Best Practices for SQL Server Installation

These best practices can be applied during the installation process.

  • Install all service packs and critical fixes for SQL Server right after installation. It is necessary to implement all critical fixes.
  • Install only the required components. The less the components, the less security problems that can occur.
  • Disable unnecessary features, services and protocols. You can use the SQL Server Configuration Manager to disable the unused SQL Server services.
  • Change the default SQL Server configuration. This should include for example the SQL Server portsSA accountand BUILTIN\Administrators group.
  • Configure SQL login auditing to log both failed and successful logins. Details of the login audit configuration can be found in this tip and there is also a tip about SYSADMIN login auditing.
  • Always use Windows Authentication mode. This simplifies login administration and the organization can benefit from single sign-on. You can check and change the authentication mode in three different ways: using SQL Server Management Studio, with T-SQL or in the Windows registry.
  • Restrict the access to the SQL Server files. Protect the SQL Server configuration and database files as well as the backup folders.
  • Configure a firewall. You need a protective firewall on your server to defend your system. If there is no other firewall installed on your server then configure Windows Firewall to work with the Database EngineIntegration Services and Analysis Services.
  • Verify your installation before putting the server to production. The Microsoft SQL Server 2012 Best Practice Analyzer can quickly identify if your server is configured according to industry best practices or not.

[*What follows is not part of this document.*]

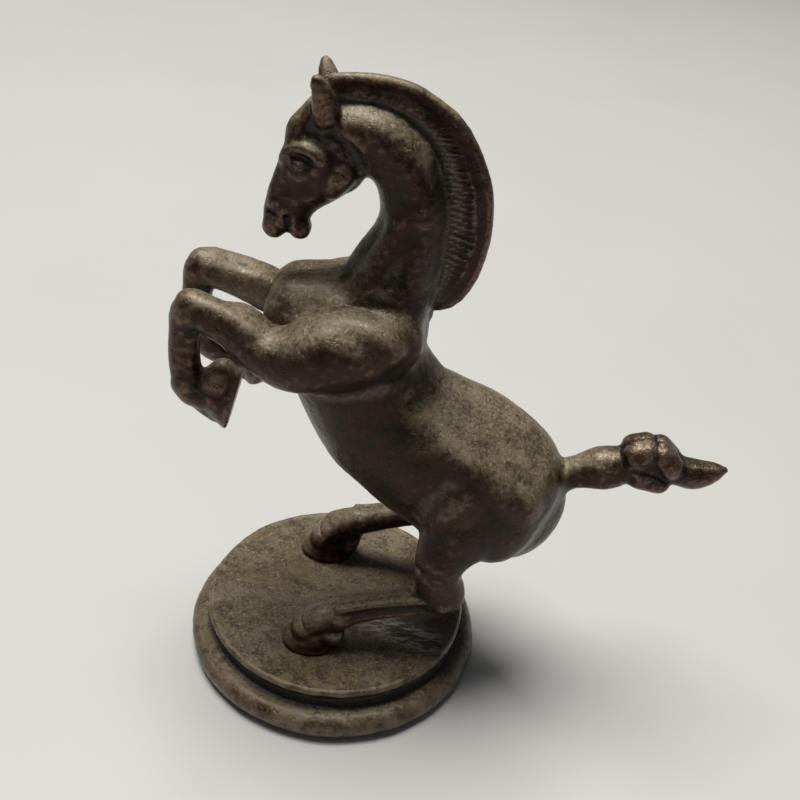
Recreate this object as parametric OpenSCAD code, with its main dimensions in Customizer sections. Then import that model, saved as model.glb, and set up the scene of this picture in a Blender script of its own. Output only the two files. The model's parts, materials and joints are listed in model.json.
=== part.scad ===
// Rearing horse figurine in cast bronze on a round stepped plinth.
// Units mm, +Z up. Origin: centre of the plinth's foot face.
// The horse faces -X and its left side faces -Y.

/* [Plinth] */
// Diameter across the foot of the plinth
foot_d = 72; // [68:1:84]
// Diameter across the top disc
top_d = 64; // [62:1:66]
// Height of the top face the hooves stand on
plinth_h = 12.4; // [12.4:0.1:16]
// Depth of the two nut recesses in the foot face
recess_h = 4.6; // [4.4:0.2:6]

/* [Casting] */
// Facets round a body section
ring_n = 28; // [20:4:28]
// Rings between two sections
ring_steps = 3; // [2:1:3]
// Gap left round a tenon for the brazing
braze_gap = 0.15; // [0.1:0.05:0.3]
// Diameter of the tenons on the legs
tenon_d = 4; // [3:0.5:5]
// Length of a tenon
tenon_len = 6; // [4:0.5:8]

/* [Fixings] */
// Diameter of the stud cast into a hoof
stud_d = 3; // [2.5:0.5:3.5]
// Width across the flats of a nut
nut_af = 5.5; // [5:0.5:6.5]
// Thickness of a nut
nut_h = 2.4; // [2:0.2:3]
// Thickness of a washer
washer_t = 0.6; // [0.5:0.1:1]

/* [Hidden] */
bronze = [0.23, 0.18, 0.13];
dusty = [0.36, 0.31, 0.20];
steel = [0.45, 0.42, 0.38];
foot_r = foot_d / 2;
top_r = top_d / 2;
lip_r = 0.9;
torus_r = 3.4;
cove_w = 2.2;
cove_z = 6.8;
cove_r = top_r - 2;
hoof_x = -4.4;
hoof_y = 16.2;
hoof_len = 14;
hoof_w = 10.8;
stud_hole_d = stud_d + 0.4;
recess_d = 11;
stud_in_hoof = 3;
washer_d = stud_d * 2.2;
nut_z = recess_h - washer_t - nut_h;
stud_z = nut_z - 0.6;
hull_fn = 16;
dome_steps = 4;

// ---- lofting: a section is [x, y, z, half width, reach to the front, reach to the back] ----
function curve(a, b, c, d, t) =
    0.5 * (2 * b + (c - a) * t + (2 * a - 5 * b + 4 * c - d) * t * t + (3 * b - a - 3 * c + d) * t * t * t);
function dense(s) = [
    for (i = [0 : len(s) - 2], j = [0 : ring_steps - 1])
        curve(s[max(i - 1, 0)], s[i], s[i + 1], s[min(i + 2, len(s) - 1)], j / ring_steps),
    s[len(s) - 1]
];
function at(s, i) = [s[i][0], s[i][1], s[i][2]];
function unit(v) = v / norm(v);
function heading(s, i) = unit(at(s, min(i + 1, len(s) - 1)) - at(s, max(i - 1, 0)));
function across(t) = unit([0, 1, 0] - t[1] * t);
function bulge(v, e) = sign(v) * pow(abs(v), e);
function section(p, t, w, front, back, e) = [
    for (k = [0 : ring_n - 1])
        let (a = 360 * k / ring_n, c = bulge(cos(a), e), s = bulge(sin(a), e))
        p + w * c * across(t) + (s > 0 ? front : back) * s * cross(across(t), t)
];
function cap_rings(s, i, sense, depth, e) = depth == 0 ? [] : [
    for (k = [1 : dome_steps])
        let (a = 84 * k / dome_steps, t = heading(s, i))
        section(at(s, i) + sense * depth * sin(a) * t, t, s[i][3] * cos(a), s[i][4] * cos(a), s[i][5] * cos(a), e)
];
function backwards(v) = [for (i = [len(v) - 1 : -1 : 0]) v[i]];

// Skin through dense sections; start and finish are the depths of the domed ends, e squares the section
module skin(s, start = 0, finish = 0, e = 1) {
    rings = concat(
        backwards(cap_rings(s, 0, -1, start, e)),
        [for (i = [0 : len(s) - 1]) section(at(s, i), heading(s, i), s[i][3], s[i][4], s[i][5], e)],
        cap_rings(s, len(s) - 1, 1, finish, e)
    );
    m = len(rings);
    polyhedron(
        points = [for (r = rings) for (p = r) p],
        faces = concat(
            [for (i = [0 : m - 2], k = [0 : ring_n - 1])
                let (q = (k + 1) % ring_n)
                [i * ring_n + k, i * ring_n + q, (i + 1) * ring_n + q]],
            [for (i = [0 : m - 2], k = [0 : ring_n - 1])
                let (q = (k + 1) % ring_n)
                [i * ring_n + k, (i + 1) * ring_n + q, (i + 1) * ring_n + k]],
            [[for (k = [ring_n - 1 : -1 : 0]) k]],
            [[for (k = [0 : ring_n - 1]) (m - 1) * ring_n + k]]
        )
    );
}

// Rounded lump between two balls
module lump(a, ra, b, rb) {
    hull() {
        translate(a) sphere(r = ra, $fn = hull_fn);
        translate(b) sphere(r = rb, $fn = hull_fn);
    }
}

// Round tenon from a joint section back into the body
module tenon(s, i, d, length) {
    t = heading(s, i);
    translate(at(s, i) - length * t)
        rotate([0, acos(t[2]), atan2(t[1], t[0])])
            cylinder(d = d, h = length + 1, $fn = 24);
}

// ---- sections of the left limbs; the right ones are mirrored ----
arm = dense([
    [8.8, -8.5, 94.5, 5, 6, 6],
    [3.5, -11.6, 92.6, 6.5, 7.5, 8],
    [-5, -13.5, 90.5, 7, 8.3, 8.6],
    [-12, -13.2, 88.3, 6.4, 6.8, 7.2],
    [-18.5, -12, 89, 5.1, 4.9, 5.3],
    [-26, -10.5, 92.8, 4.3, 4.6, 4.2],
    [-33, -9.5, 95.2, 4.1, 4, 4]
]);
arm_joint = 4 * ring_steps;
shin = dense([
    [-34.2, -9.5, 94.6, 3.8, 3.8, 3.8],
    [-35.2, -9.5, 88.5, 3.2, 3.3, 3.3],
    [-35.3, -9.5, 82, 3.2, 3.2, 3.3],
    [-34, -9.5, 76.8, 3.6, 3.5, 3.8],
    [-30.5, -9.5, 75.6, 4, 4, 4.4]
]);
thigh = dense([
    [32, -9, 56, 9, 11, 10],
    [27.6, -12, 50, 7.4, 9.6, 9],
    [24.4, -14.4, 44.6, 5.8, 7, 6.8],
    [23.2, -16, 40, 5, 5.6, 5.6],
    [23.8, -16, 35, 4.6, 5.4, 5.2],
    [25, -16, 31, 4.3, 5, 4.6]
]);
thigh_joint = 3 * ring_steps;
hind_shin = dense([
    [26, -16, 31.6, 4, 4, 3.6],
    [18, -16, 28.8, 3, 3.3, 3.2],
    [9, -16, 25.6, 2.9, 3.2, 3.2],
    [2, -16, 22.6, 3.6, 3.6, 3.9],
    [-3.4, -16.2, 18.4, 4.2, 4.2, 4]
]);
dock = dense([
    [46, 0, 57.4, 3.6, 3.8, 3.6],
    [49, 0, 58.6, 3.4, 3.5, 3.4],
    [52.5, 0, 59.9, 3.7, 3.9, 3.8],
    [57, 0, 61.4, 4.8, 5.2, 5],
    [61.5, 0, 63, 4.3, 4.5, 4.4],
    [67, 0, 64.2, 3.8, 3.8, 3.8],
    [73, 0, 63.4, 3.4, 3.4, 3.4],
    [78, 0, 62.8, 3.2, 3.7, 3.5],
    [82, 0, 63.9, 2.3, 2.5, 2.3],
    [84.4, 0, 65, 0.9, 0.9, 0.9]
]);
dock_joint = ring_steps;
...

Best Practices for Continuous Compliance

After you completed the installation of a secure Microsoft SQL Server, you should keep it PCI DSS compliant during the operation.

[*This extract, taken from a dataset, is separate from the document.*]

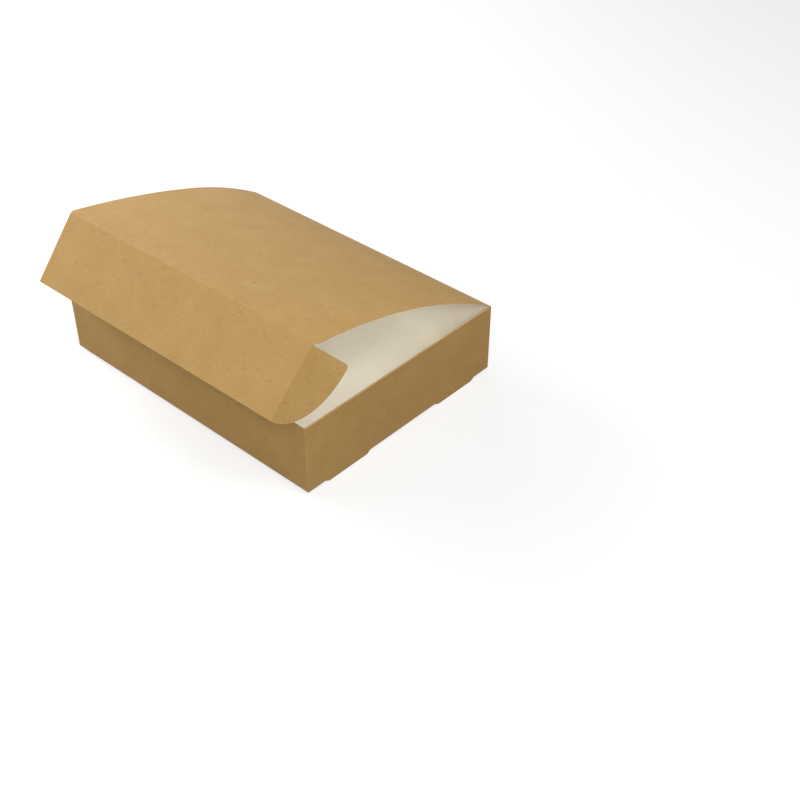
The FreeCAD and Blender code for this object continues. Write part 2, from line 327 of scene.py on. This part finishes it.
class Patchwork:
    """Points and faces of a mesh, each face with its finish."""

    def __init__(self):
        self.points, self.faces, self.finishes, self.smooth = [], [], [], []

    def strip(self, rows, finish, smooth=True):
        """Faces between rows of points, all of one length."""
        first, across = len(self.points), len(rows[0])
        for row in rows:
            self.points.extend(row)
        for i in range(len(rows) - 1):
            for j in range(across - 1):
                corner = first + i * across + j
                self.faces.append((corner, corner + 1, corner + across + 1, corner + across))
                self.finishes.append(finish(i, j) if callable(finish) else finish)
                self.smooth.append(smooth)

    def fan(self, outline, finish):
        first = len(self.points)
        self.points.extend(outline)
        self.faces.append(tuple(range(first, first + len(outline))))
        self.finishes.append(finish)
        self.smooth.append(False)

    def mesh(self, name):
        made = bpy.data.meshes.new(name)
        made.from_pydata([tuple(point) for point in self.points], [], self.faces)
        made.polygons.foreach_set("use_smooth", self.smooth)
        return finished(made, self.finishes)


def lerp(first, second, share):
    return first * (1 - share) + second * share


def sheet_panel(work, place, rows, columns):
    """A panel of board, with cut edges. place(row, column, lift) is a point of it."""
    outer = [[place(i, j, HALF_BOARD) for j in columns] for i in rows]
    inner = [[place(i, j, -HALF_BOARD) for j in columns] for i in rows]
    work.strip(outer, KRAFT)
    work.strip([row[::-1] for row in inner], WHITE)
    for top, bottom in ((outer[0], inner[0]), (outer[-1][::-1], inner[-1][::-1])):
        work.strip([bottom, top], EDGE, smooth=False)
    for column, flip in ((0, 1), (-1, -1)):
        top, bottom = [row[column] for row in outer][::flip], [row[column] for row in inner][::flip]
        work.strip([top, bottom], EDGE, smooth=False)


def bead(work, start, end, outward, kraft_from, kraft_to):
    """The rounded crease between two panels, as a fine rod: kraft between two angles, else white."""
    run = (end - start).normalized()
    side = outward - run * outward.dot(run)
    side.normalize()
    up = run.cross(side)
    start, end = start + run * BEAD_SETBACK, end - run * BEAD_SETBACK
    angles = [2 * math.pi * step / BEAD_SIDES for step in range(BEAD_SIDES + 1)]
    ring = [(side * math.cos(angle) + up * math.sin(angle)) * FOLD_RADIUS for angle in angles]

    def finish(i, j):
        middle = math.degrees(angles[j] + math.pi / BEAD_SIDES)
        middle = middle - 360 if middle > 180 else middle
        return KRAFT if kraft_from <= middle <= kraft_to else WHITE

    work.strip([[start + point for point in ring], [end + point for point in ring]], finish)
    work.fan([start + point for point in ring[:-1]][::-1], EDGE)
    work.fan([end + point for point in ring[:-1]], EDGE)


def lid_slope(side, distance):
    """The lid's slope in radians at a distance from the hinge, at one of its ends."""
    hinge, middle, crease = [math.radians(angle) for angle in LID_SLOPES[side]]
    if distance <= LID_BEND:
        return hinge + (middle - hinge) * distance / LID_BEND
    return middle + (crease - middle) * (distance - LID_BEND) / (LID_DEPTH - LID_BEND)


def lid_end(side, distance, lift=0.0):
    """A point of the lid's end section: two tangent arcs, lifted square to the board."""
    place = Vector((SIGNS[side] * END_OUT, HINGE.y, HINGE.z))
    stops = [0.0, distance] if distance <= LID_BEND else [0.0, LID_BEND, distance]
    for start, end in zip(stops, stops[1:]):
        turn = lid_slope(side, end) - lid_slope(side, start)
        middle = (lid_slope(side, end) + lid_slope(side, start)) / 2
        chord = (end - start) * (math.sin(turn / 2) / (turn / 2) if turn else 1.0)
        place = place + chord * (Z * math.sin(middle) - Y * math.cos(middle))
    slope = lid_slope(side, distance)
    return place + lift * (Y * math.sin(slope) + Z * math.cos(slope))


def lid_point(distance, share, lift=0.0):
    return lerp(lid_end("left", distance, lift), lid_end("right", distance, lift), share)


def trimmed_lid_point(distance, share, lift=0.0):
    """A point of the lid, drawn in beside the crease where its corners are cut."""
    cut = max(0.0, 1 - (LID_DEPTH - distance) / LID_CORNER_LENGTH) * TUCK_SIDE_INSET / (2 * END_OUT)
    return lid_point(distance, cut + share * (1 - 2 * cut), lift)


def crease_point(x):
    """A point of the crease between the lid and the tuck flap."""
    return lid_point(LID_DEPTH, (x + END_OUT) / (2 * END_OUT))


def tuck_frame(side):
    """At one end of the tuck flap: its crease point, the way down it and its outer normal."""
    drop = math.radians(TUCK_DROPS[side])
    down = -Y * math.cos(drop) - Z * math.sin(drop)
    outward = -Y * math.sin(drop) + Z * math.cos(drop)
    return crease_point(SIGNS[side] * (END_OUT - TUCK_SIDE_INSET)), down, outward


def tuck_point(distance, share, lift=0.0):
    ends = []
    for side in ENDS:
        crease, down, outward = tuck_frame(side)
        ends.append(crease + down * distance + outward * lift)
    return lerp(ends[0], ends[1], share)


def spread(low, high, count):
    return [low + (high - low) * step / count for step in range(count + 1)]


def lid_mesh():
    work = Patchwork()
    corner = LID_DEPTH - LID_CORNER_LENGTH
    rows = spread(HINGE_START, LID_BEND, LID_ROWS)
    rows += spread(LID_BEND, corner, LID_OUTER_ROWS)[1:]
    rows += spread(corner, LID_DEPTH, LID_CORNER_ROWS)[1:]
    sheet_panel(work, trimmed_lid_point, rows, spread(0, 1, COLUMNS))
    outward = lid_point(LID_DEPTH, 0.5, HALF_BOARD) - lid_point(LID_DEPTH, 0.5)
    reach = END_OUT - TUCK_SIDE_INSET
    bead(work, crease_point(-reach), crease_point(reach), outward, *LID_CREASE_KRAFT)
    return work.mesh("lid")


def tuck_mesh():
    work = Patchwork()
    sheet_panel(work, tuck_point, spread(FOLD_START, TUCK_DEPTH, TUCK_ROWS), spread(0, 1, COLUMNS))
    for side in ENDS:
        crease, down, outward = tuck_frame(side)
        start, end = crease + down * EAR_TOP_GAP, crease + down * TUCK_DEPTH
        bead(work, start, end, outward, *EAR_CREASE_KRAFT[side])
    return work.mesh("tuck_flap")


def ear_outline():
    """An ear lying flat: its fold along Y from the crease downwards, its width along X."""
    shoulder = EAR_TOP_GAP + EAR_CORNER_RADIUS + EAR_SHOULDER
    middle = Vector((EAR_WIDTH - EAR_CORNER_RADIUS, EAR_TOP_GAP + EAR_CORNER_RADIUS, 0))
    points = [Vector((FOLD_START, EAR_TOP_GAP, 0))]
    for angle in spread(-math.pi / 2, 0, CORNER_STEPS):
        points.append(middle + EAR_CORNER_RADIUS * Vector((math.cos(angle), math.sin(angle), 0)))
    for angle in spread(0, math.pi / 2, EAR_CURVE_STEPS):
        points.append(Vector((FOLD_START + (EAR_WIDTH - FOLD_START) * math.cos(angle),
                              shoulder + (TUCK_DEPTH - shoulder) * math.sin(angle), 0)))
    return points


def ear_mesh(side):
    """An ear, turned about its fold from the plane of the tuck flap towards its inside."""
    crease, down, outward = tuck_frame(side)
    fold = math.radians(EAR_FOLDS[side])
    across = SIGNS[side] * X * math.cos(fold) - outward * math.sin(fold)
    outer = across.cross(down).normalized()
    if outer.dot(outward * math.cos(fold) + SIGNS[side] * X * math.sin(fold)) < 0:
        outer = -outer
    flat = [crease + across * point.x + down * point.y for point in ear_outline()]
    top = [point + outer * HALF_BOARD for point in flat]
    bottom = [point - outer * HALF_BOARD for point in flat]
    if SIGNS[side] > 0:
        top, bottom = top[::-1], bottom[::-1]
    work = Patchwork()
    work.fan(top, KRAFT)
    work.fan(bottom[::-1], WHITE)
    work.strip([top + top[:1], bottom + bottom[:1]], EDGE, smooth=False)
    return work.mesh(f"{side}_ear")


def near(value, place):
    return abs(value - place) < NEAR


def end_layer(face):
    """The finish of a face that looks along X, from the layer of the end wall that it belongs to."""
    depth, outwards = abs(face.center.x), face.center.x * face.normal.x > 0
    if outwards:
        return KRAFT if near(depth, END_OUT) or near(depth, FOLD_OUT) else WHITE
    return KRAFT if near(depth, LINER_IN) else WHITE


def side_layer(face):
    """The finish of a face that looks along Y."""
    depth, outwards = abs(face.center.y), face.center.y * face.normal.y > 0
    if near(depth, FRONT_OUT) and outwards and abs(face.center.x) < FOLD_OUT:
        return KRAFT
    if near(depth, SIDE_IN) and not outwards and abs(face.center.x) < FOLD_OUT:
        return WHITE
    return EDGE


def level_layer(face):
    """The finish of a face that looks up or down."""
    if near(face.center.z, 0) and face.normal.z < 0:
        return KRAFT
    if near(face.center.z, BOARD) and face.normal.z > 0:
        return WHITE
    return EDGE


def tray_finish(face):
    """The side of the folded sheet that a face of the tray shows."""
    centre, normal = face.center, face.normal
    from_hinge = math.hypot(centre.y - HINGE.y, centre.z - HINGE.z)
    if centre.z > BEAD_LOW and from_hinge < BEAD_REACH and abs(normal.x) < 0.5:
        return KRAFT if normal.y > BEAD_INNER_SIDE else WHITE
    if abs(normal.x) > STRAIGHT_ON:
        return end_layer(face)
    if abs(normal.y) > STRAIGHT_ON:
        return side_layer(face)
    if abs(normal.z) > STRAIGHT_ON:
        return level_layer(face)
    on_foot = centre.z < FEET_HIGH
    in_slot = 0 < centre.z < BOARD and abs(normal.z) < UPRIGHT
    return EDGE if on_foot or in_slot else KRAFT


def tray_mesh():
    """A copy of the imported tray, each face with the finish of its side of the sheet."""
    mesh = frame["nodes"]["tray"].data.copy()
    return finished(mesh, [tray_finish(face) for face in mesh.polygons])


board_piece(tray_mesh(), "tray")
board_piece(lid_mesh(), "lid")
board_piece(tuck_mesh(), "tuck_flap")
for end in ENDS:
    board_piece(ear_mesh(end), f"{end}_ear")


def seen(shader):
    """1 for what the camera sees, directly or in a reflection or through glass, and 0 for light."""
    path = shader.node("ShaderNodeLightPath")
    first = shader.node("ShaderNodeMath", {"operation": "MAXIMUM"},
                        _0=path.outputs["Is Camera Ray"], _1=path.outputs["Is Glossy Ray"])
    both = shader.node("ShaderNodeMath", {"operation": "MAXIMUM"},
                       _0=first.outputs[0], _1=path.outputs["Is Transmission Ray"])
    return both.outputs[0]


def floor():
    """A plain pale floor under the feet."""
    corners = [(x * FLOOR_REACH, y * FLOOR_REACH, FLOOR_TOP)
               for x, y in ((-1, -1), (1, -1), (1, 1), (-1, 1))]
    mesh = bpy.data.meshes.new("floor")
    mesh.from_pydata(corners, [], [(0, 1, 2, 3)])
    shader = Shader(bpy.data.materials.new("pale_floor"))
    matt = shader.node("ShaderNodeBsdfDiffuse", Color=linear(FLOOR_COLOUR))
    glow = shader.node("ShaderNodeEmission", Strength=shader.times(seen(shader), FLOOR_LIFT))
    both = shader.node("ShaderNodeAddShader", _0=matt.outputs[0], _1=glow.outputs[0])
    shader.node("ShaderNodeOutputMaterial", Surface=both.outputs[0])
    mesh.materials.append(shader.owner)
    plane = bpy.data.objects.new("floor", mesh)
    bpy.context.scene.collection.objects.link(plane)


def world():
    """Even light from all round, and white where the camera sees past the floor."""
    made = bpy.data.worlds.new("studio")
    bpy.context.scene.world = made
    shader = Shader(made)
    share = seen(shader)
    light = shader.node("ShaderNodeBackground", Color=(*LAMP_COLOUR, 1.0), Strength=AMBIENT)
    white = shader.node("ShaderNodeBackground", Color=(1.0, 1.0, 1.0, 1.0), Strength=1.0)
    mixed = shader.node("ShaderNodeMixShader", _0=share, _1=light.outputs[0], _2=white.outputs[0])
    shader.node("ShaderNodeOutputWorld", Surface=mixed.outputs[0])


def softbox(name, place, size, power):
    """A square lamp turned towards the box."""
    lamp = bpy.data.lights.new(name, "AREA")
    lamp.shape = "SQUARE"
    lamp.size = size
    lamp.energy = power
    lamp.color = LAMP_COLOUR
    made = bpy.data.objects.new(name, lamp)
    made.location = place
    made.rotation_mode = "QUATERNION"
    made.rotation_quaternion = (LAMP_TARGET - Vector(place)).to_track_quat("-Z", "Y")
    bpy.context.scene.collection.objects.link(made)


floor()
world()
for lamp_name, lamp_place, lamp_size, lamp_power in LAMPS:
    softbox(lamp_name, lamp_place, lamp_size, lamp_power)


def camera():
    """The photograph's view."""
    data = bpy.data.cameras.new("photo")
    data.sensor_width = SENSOR_WIDTH
    data.lens = SENSOR_WIDTH * FOCAL_PIXELS / IMAGE_PIXELS
    data.clip_start, data.clip_end = 0.01, 50
    made = bpy.data.objects.new("photo", data)
    turns = [Matrix.Rotation(math.radians(angle), 4, axis)
             for angle, axis in ((HEADING, "Z"), (90 - PITCH, "X"), (ROLL, "Z"))]
    made.matrix_world = Matrix.Translation(CAMERA_PLACE) @ turns[0] @ turns[1] @ turns[2]
    bpy.context.scene.collection.objects.link(made)
    bpy.context.scene.camera = made


camera()
bpy.context.scene.view_settings.view_transform = "Standard"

  • Create a database access policy. Only the SQL Server administrators should access the database directly, all other users should access it through a business application.
  • Maintain a list of all administrative accounts. It is critical to have an up-to-date list of all the accounts and the auditors will request it.
  • Every system should have at least two administrators. You should minimize the impact if something happens to any of the DBAs.
  • Create a dataflow diagram for the PCI data. It is important to know where the sensitive data is and this diagram can help you to spot which databases contain cardholder data. You should consider obtaining a network diagram from the appropriate team.
  • Create a password policy for SQL Servers. This policy should include how to identify blank and weak passwordsand configure password enforcement options.
  • Create a process for granting elevated user permission. Such user rights should be provided only upon managerial approval and you have to document it.
  • Create a policy to handle the service accounts. There should be different service accounts for every service and they should be configured with the least privileges.
  • Configure alerts for software and hardware warnings. You can use SCOM or any other equivalent. Check this collection of SQL Server monitoring tips.
  • Establish a process to handle the alerts received from the system. You should react to the alerts and it is the best when there is a written procedure about who handles what.
  • Create a procedure for the security key handling. The encryption keys should be regularly changed and they have to be replaced when a key custodian leaves the company. It is also recommended to employ dual control and split knowledge for the key management.
  • Regularly scan the database and the logs for cardholder data. DBAs should know where the sensitive data is and they have to work with the application team to minimize the exposure.
  • Create a procedure to remove the unnecessary cardholder data. You should archive the cardholder data only for the maximum period the business requires. You should have a policy in place to destroy the data after it reaches its maximum lifecycle.
  • Create a policy about the backup media handling. The backups should be tested, correctly labeled and secured. The backup data should be properly destroyed when it is no longer required.
  • Perform a penetration test annually. This should include the whole system, should not be limited to SQL Server.
  • Organize annual security trainings for all the users and DBAs. The continued education will ensure that everybody is aware of the evolving PCI DSS requirements. All new employees should be also educated.